It's when they start trying to message someone to get help that I'd get really worried.... It's not likely to work as well as they think it will, but I still wouldn't want to have to deal with it.
Re:Why are calculators still relevant? (Score:5, Interesting)
Because teachers are paranoid the chill'ins will cheat in class. Anything with a radio is verboten as a matter of course, and likewise anything "too powerful" isn't allowed. Finagle forbid they actually spend braincycles on solving a problem and leave the arithmetic to something that's designed to crunch numbers quickly and correctly. Far better to keep them busy doing busy work.
Of course any smart phone today could run Derive in a DOS emulator and probably still have enough cycles left over to play Angry Birds, but that would make math "too easy." Can't have that...
Funny story: Talked to a physics teacher (high school level) ages ago in a school where they standardized on HP's line rather than TI's. HP's did infrared communications whereas TI typically requires a physical cable to "network" between devices. The teacher said one day he looked up from his desk during a test and noticed a bunch of mirrors and prisms strewn about the room with students carefully aiming their calculators.
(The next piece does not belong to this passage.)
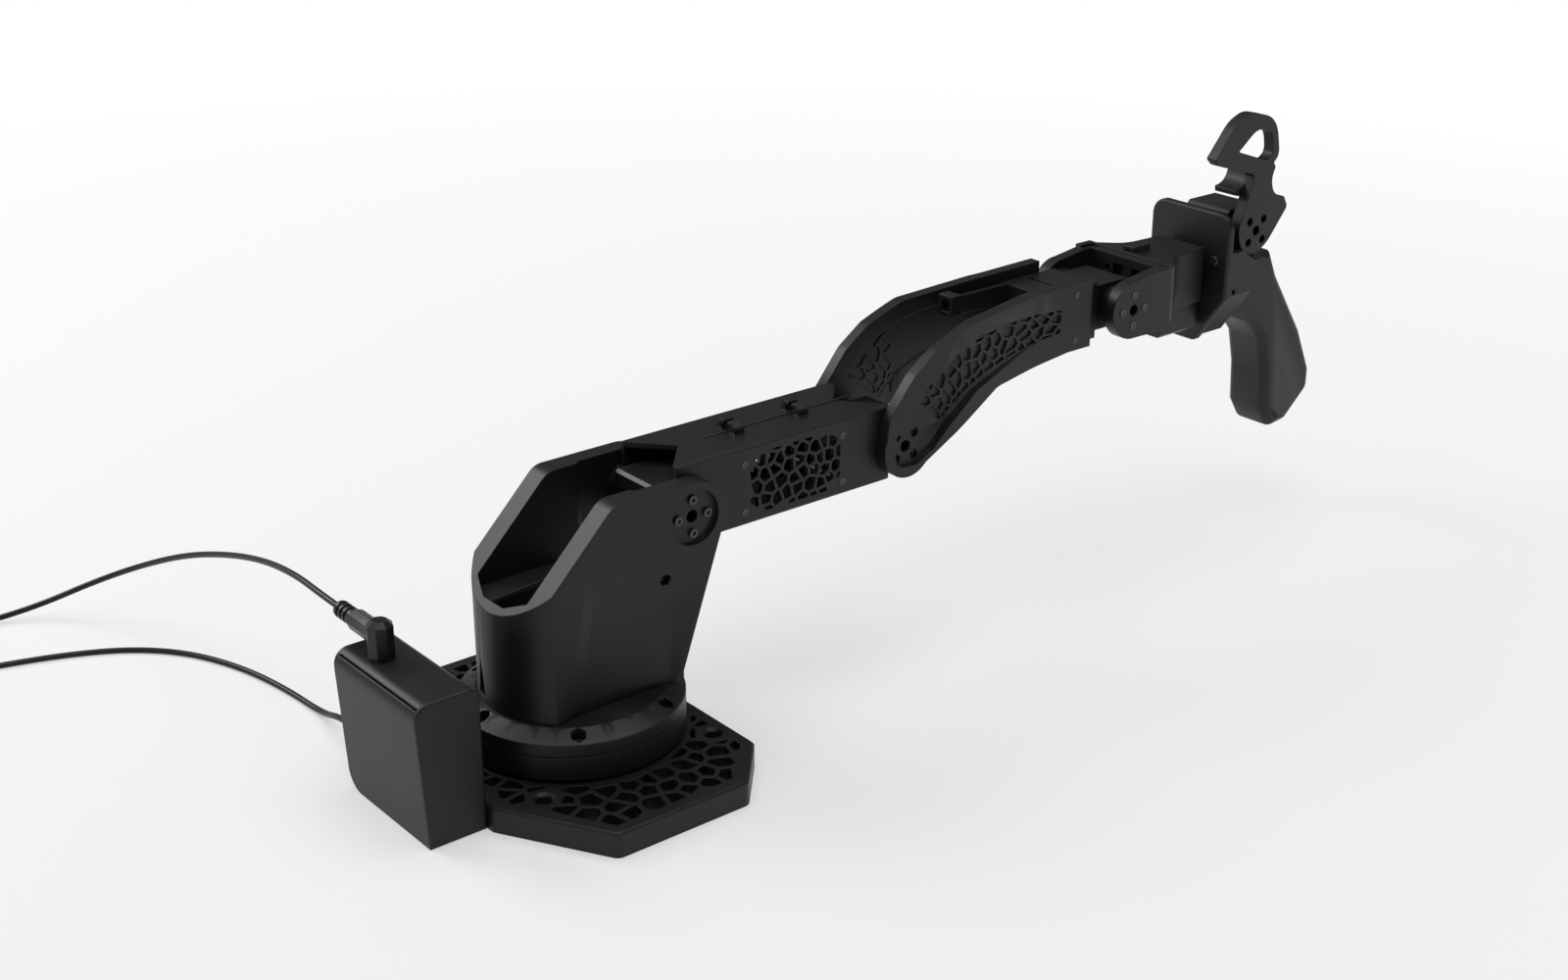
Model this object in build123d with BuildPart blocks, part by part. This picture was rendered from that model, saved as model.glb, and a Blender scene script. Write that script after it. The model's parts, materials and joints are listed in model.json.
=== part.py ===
from build123d import *
from math import cos, floor, pi, radians, sin, tan
import os

# Hand-guided robot arm on a bolted base, with a pistol handle and a finger trigger.
# Millimetres. Origin on the base axis at the underside of the base plate.
# X points along the outstretched arm, Y to its left, Z up.

# Fits
seat_gap = 0.2
running_gap = 0.3
shaft_gap = 0.05

# Base plate
plate_thickness = 15.0
plate_half_width = 112.0
plate_front = 69.0
plate_front_flat = 80.0
plate_front_knee = 39.7
plate_rear = -84.0
plate_rear_flat = 47.7
plate_rear_knee = -46.8
plate_corner_radius = 6.0
plate_edge = 1.2
plate_margin = 8.0
bolt_spacing = 114.0
bolt_hole_radius = 4.5
bolt_rim_radius = 6.2
cell_pitch = 12.5
cell_rib = 3.0

# Slewing ring
ring_radius = 65.0
ring_pedestal = 1.7
ring_height = 14.0
ring_screw_circle = 57.0
race_height = 8.0
race_inner_radius = 43.0
race_outer_radius = 52.0
race_wall = 3.0
spigot_wall = 2.5
turntable_rim = 7.5
turntable_rise = 5.0
turntable_top_radius = 54.0
turntable_web = 2.7
notch_count = 6
notch_circle = 58.5
notch_radius = 4.6

# Servo motors, all of one size, and their horns
servo_length = 50.0
servo_back = 14.0
servo_height = 30.0
servo_width = 36.0
servo_edge = 2.0
horn_radius = 12.5
horn_thickness = 4.0
horn_circle = 20.0
stub_radius = 3.0
stub_length = 5.0
screw_radius = 1.5
screw_head_radius = 2.75
screw_head_height = 1.6

# Turret
turret_half_width = 38.75
turret_radius = 52.0
turret_floor = 4.0
turret_thick_wall = 14.0
turret_thin_wall = 11.15
turret_step = 26.0
turret_slope_offset = 155.2
shoulder_x = 60.8
shoulder_z = 140.6
shoulder_radius = 21.3
horn_recess_radius = 16.1
horn_recess_depth = 3.0
panel_screw_depth = 6.0

# Upper arm
arm_length = 162.0
arm_half_width = 26.7
arm_below = 20.9
arm_above = 26.8
arm_wall = 3.2
arm_rear = -3.6
arm_front = -8.8
arm_notch_depth = 21.0
horn_hole_radius = 13.6
standoff_radius = 3.0
standoff_x = (44.2, 117.0)
standoff_z = (-12.7, 16.4)

# Forearm
forearm_run = 190.8
forearm_rise = 46.7
forearm_inner = 27.3
forearm_plate = 7.7
forearm_end_inner = 19.9
forearm_end = 160.6
forearm_elbow_radius = 19.0
forearm_web_y = 31.6
forearm_screw_seat = 28.0
forearm_recess = 1.0
cell_depth = 1.4
band_pitch = 9.5
band_rib = 2.0

# Wrist bracket
cheek_inner = 28.0
cheek_thickness = 8.0
cheek_radius = 19.0
neck_half_width = 20.5
neck_front = 500.8

# Handle
handle_plate_x = 505.0
handle_plate_thickness = 5.0
handle_half_width = 34.0
handle_top = 232.0
handle_knee = 174.0
handle_bottom = 140.0
handle_screw_y = 24.5
handle_screw_rise = 13.0
grip_half_width = 17.0
grip_wall = 3.0
grip_edge = 6.5
trigger_x = 538.7
trigger_z = 215.5
trigger_thickness = 8.0

# Controller box and leads
box_half_length = 43.0
box_depth = 35.0
box_top = 86.0
box_wall = 2.4
box_cover = 2.0
box_front_edge = 7.0
box_rear_edge = 9.0
cord_diameter = 3.8
coil_turn_radius = 22.0
coil_spacing = 3.9
coil_height = 7.8

# Places worked out from the sizes above
servo_front = servo_length - servo_back
ring_base = plate_thickness + ring_pedestal
ring_top = ring_base + ring_height
turntable_base = ring_top + running_gap
turntable_rim_z = turntable_base + turntable_rim
turret_base = turntable_rim_z + turntable_rise
web_base = turret_base - turntable_web
yaw_servo_top = web_base - horn_thickness - seat_gap
turret_thick_inner = turret_half_width - turret_thick_wall
turret_thin_inner = turret_half_width - turret_thin_wall
elbow_x = shoulder_x + arm_length
elbow_z = shoulder_z
wrist_x = elbow_x + forearm_run
wrist_z = elbow_z + forearm_rise
horn_face = servo_width / 2 + seat_gap + horn_thickness
forearm_outer = forearm_inner + forearm_plate
cheek_outer = cheek_inner + cheek_thickness
side_names = {-1: "near", 1: "far"}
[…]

Being an extremely cool teacher, he said something to the effect of, "I know what you're doing, but you had to use physics to make it work, so I'll let it slide once. Get ride of the glass and don't do it again."
Magical Black Boxes (Score:4, Interesting)
Students shouldn't be allowed to use things they don't understand. Calculators are for solving thousands of calculations and calculations with large numbers. Students should know how to do the same work by hand using smaller sets of calculations and smaller numbers.
If you don't understand the math, you won't be able to know if the answer your calculator gave you is right or how to find the problem if it's wrong.
It's not about making math "too easy." It's about actually understanding math. It's about learning how to actually solve problems and think logically. Just plugging it into a calculator doesn't teach you much. Any monkey can do that.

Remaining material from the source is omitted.